Aye d’Avignon n’est certainement pas la plus « romanesque » des chansons de geste composées à la fin du XIIe siècle ou au cours du XIIIe siècle (voir par exemple, et très simplement, Huon de Bordeaux) mais elle permet de s’interroger sur l’emploi d’un adjectif qui exprime peut-être davantage une réception moderne du texte épique médiéval qu’une influence réelle, à l’époque de sa composition, du roman comme genre. Traditionnelle dans sa thématique (une chanson de lignages) et dans son ressort narratif (la rivalité autour d’une héritière), Aye d’Avignon manifeste un renouvellement qui respecte les caractéristiques du genre et qui, mieux que cela, puise dans ces mêmes caractéristiques pour mettre en œuvre l’élément principal de ce renouvellement, à savoir le recours à un conte type au fort rendement narratif, et pour cette raison largement employé dans d’autres chansons de geste de la même période. Ce conte type suppose un éloignement des principaux membres de la famille séparée et des déplacements de leur part dans un espace ouvert et vaste – il suppose un ailleurs par rapport au lieu où se noue l’action.
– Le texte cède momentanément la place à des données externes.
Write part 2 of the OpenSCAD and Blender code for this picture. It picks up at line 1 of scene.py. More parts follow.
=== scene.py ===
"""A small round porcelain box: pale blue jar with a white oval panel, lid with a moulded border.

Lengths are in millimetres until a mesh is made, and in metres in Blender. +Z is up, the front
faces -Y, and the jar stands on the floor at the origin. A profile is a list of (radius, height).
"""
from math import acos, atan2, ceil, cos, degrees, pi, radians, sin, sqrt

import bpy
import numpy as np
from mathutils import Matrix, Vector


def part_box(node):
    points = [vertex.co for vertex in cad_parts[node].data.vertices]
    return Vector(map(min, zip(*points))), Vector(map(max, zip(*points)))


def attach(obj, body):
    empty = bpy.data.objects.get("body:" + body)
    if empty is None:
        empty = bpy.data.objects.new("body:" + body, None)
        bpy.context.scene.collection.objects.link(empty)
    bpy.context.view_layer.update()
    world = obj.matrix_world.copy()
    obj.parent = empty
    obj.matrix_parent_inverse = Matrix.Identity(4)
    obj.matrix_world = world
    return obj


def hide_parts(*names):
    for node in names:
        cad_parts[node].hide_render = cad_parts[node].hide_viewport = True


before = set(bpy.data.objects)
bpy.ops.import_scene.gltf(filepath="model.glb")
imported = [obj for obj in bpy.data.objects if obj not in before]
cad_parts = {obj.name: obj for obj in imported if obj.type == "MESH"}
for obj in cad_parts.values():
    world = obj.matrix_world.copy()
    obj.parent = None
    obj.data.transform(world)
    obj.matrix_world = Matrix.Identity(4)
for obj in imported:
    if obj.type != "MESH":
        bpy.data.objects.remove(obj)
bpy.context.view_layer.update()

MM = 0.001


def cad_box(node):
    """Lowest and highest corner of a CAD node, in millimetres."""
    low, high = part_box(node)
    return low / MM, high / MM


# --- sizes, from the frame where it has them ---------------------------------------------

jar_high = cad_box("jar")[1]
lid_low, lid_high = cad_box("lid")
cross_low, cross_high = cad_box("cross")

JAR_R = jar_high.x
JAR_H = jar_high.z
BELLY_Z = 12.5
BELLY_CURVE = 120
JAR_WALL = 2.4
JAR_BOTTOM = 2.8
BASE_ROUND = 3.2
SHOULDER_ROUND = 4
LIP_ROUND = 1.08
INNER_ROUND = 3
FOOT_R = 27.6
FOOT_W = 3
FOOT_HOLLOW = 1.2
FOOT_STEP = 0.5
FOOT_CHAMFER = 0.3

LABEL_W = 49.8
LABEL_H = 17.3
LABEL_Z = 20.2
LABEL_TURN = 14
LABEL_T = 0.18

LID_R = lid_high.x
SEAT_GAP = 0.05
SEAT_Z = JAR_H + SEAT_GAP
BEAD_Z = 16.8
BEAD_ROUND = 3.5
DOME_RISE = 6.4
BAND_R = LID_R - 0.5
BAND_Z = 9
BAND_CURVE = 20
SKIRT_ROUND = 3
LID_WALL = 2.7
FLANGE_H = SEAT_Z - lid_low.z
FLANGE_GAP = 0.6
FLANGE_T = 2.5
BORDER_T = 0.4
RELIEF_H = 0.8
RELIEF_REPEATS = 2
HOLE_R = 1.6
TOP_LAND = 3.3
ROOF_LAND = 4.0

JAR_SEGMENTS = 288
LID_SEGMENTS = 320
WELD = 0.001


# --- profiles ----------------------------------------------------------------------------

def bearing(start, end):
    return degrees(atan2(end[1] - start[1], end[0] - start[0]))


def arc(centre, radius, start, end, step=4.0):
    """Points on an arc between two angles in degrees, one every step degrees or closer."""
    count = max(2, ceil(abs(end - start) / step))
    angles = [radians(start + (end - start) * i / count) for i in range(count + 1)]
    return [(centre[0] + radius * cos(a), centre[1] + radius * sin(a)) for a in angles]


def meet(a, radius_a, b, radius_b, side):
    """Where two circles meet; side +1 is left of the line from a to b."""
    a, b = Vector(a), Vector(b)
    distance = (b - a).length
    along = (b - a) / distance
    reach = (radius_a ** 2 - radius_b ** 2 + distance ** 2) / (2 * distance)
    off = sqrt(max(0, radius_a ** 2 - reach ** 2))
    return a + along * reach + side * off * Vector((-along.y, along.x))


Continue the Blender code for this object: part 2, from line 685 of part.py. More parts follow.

Dans Aye d’Avignon, mais aussi dans Raoul de Cambrai (ou encore dans Maugis d’Aigremont), cet ailleurs est topique : c’est celui des Sarrasins, qui deviennent parfois même les agents de la séparation. L’auteur d’Aye d’Avignon ne cherche donc pas à transgresser les frontières génériques entre roman et chanson de geste, mais il s’emploie à faire passer et repasser aux principaux personnages, dans un sens et dans un autre, les frontières géographiques entre les mondes chrétien et sarrasin, d’une façon qui ne les mêle pas, mais qui plutôt les fige dans leur identité première : Bérenger, le fils de Ganelon, épouse une Sarrasine et rejoint le monde auquel le prédestinait la trahison de son père ; Garnier meurt, mais il est remplacé par Ganor, un Sarrasin qui se convertit, et qui est en grande partie son double, dans un dédoublement qui permet à l’action de se déployer au plus large, avec ses péripéties spectaculaires et ses rebondissements en cascade. La chanson de geste puise donc dans ses propres ressources pour se renouveler, sans emprunter grand-chose au roman comme genre.